As the chairman of Tata Group, the “salt-to-software” conglomerate, Tata oversaw more than 100 companies, employing over 660,000 people with annual revenues exceeding £75 billion.

Tata was known for leading with principles and prioritising the well-being of employees and communities. One example is the acquisition of Corus Steel, during which he focused on maintaining jobs and preserving Corus’s legacy rather than cutting costs aggressively, as is common practice in takeovers. Although the deal faced difficulties due to fluctuating steel prices, it remains a landmark decision that demonstrates Tata’s bold leadership.

Of course there were missteps along the way, on both business strategy and practices.
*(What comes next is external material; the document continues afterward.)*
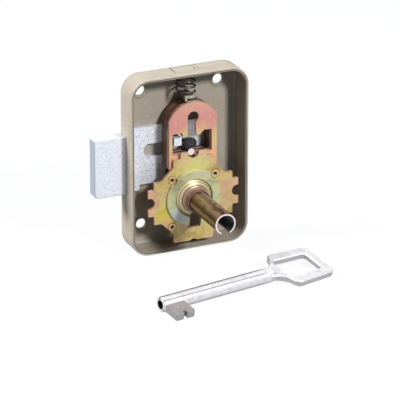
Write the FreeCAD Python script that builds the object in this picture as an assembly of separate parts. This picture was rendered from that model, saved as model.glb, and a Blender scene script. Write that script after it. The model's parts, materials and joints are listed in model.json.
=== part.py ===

But Tata displayed a reflective response to them, exemplified by his response to a strike that crippled operations at a factory in Pune in 1989: “Perhaps we took our workers for granted. We assumed that we were doing all that we could do for them, when probably we were not.”

And the thread which runs through his career is a philosophy which runs close to our own heart at Good Business, Tata believed that profit was important, not as an end in itself, but as a way to sustain positive change. As Peter Casey, author of The Story of Tata, aptly puts it, the company “yokes capitalism to philanthropy, by doing business in ways that make the lives of others better.”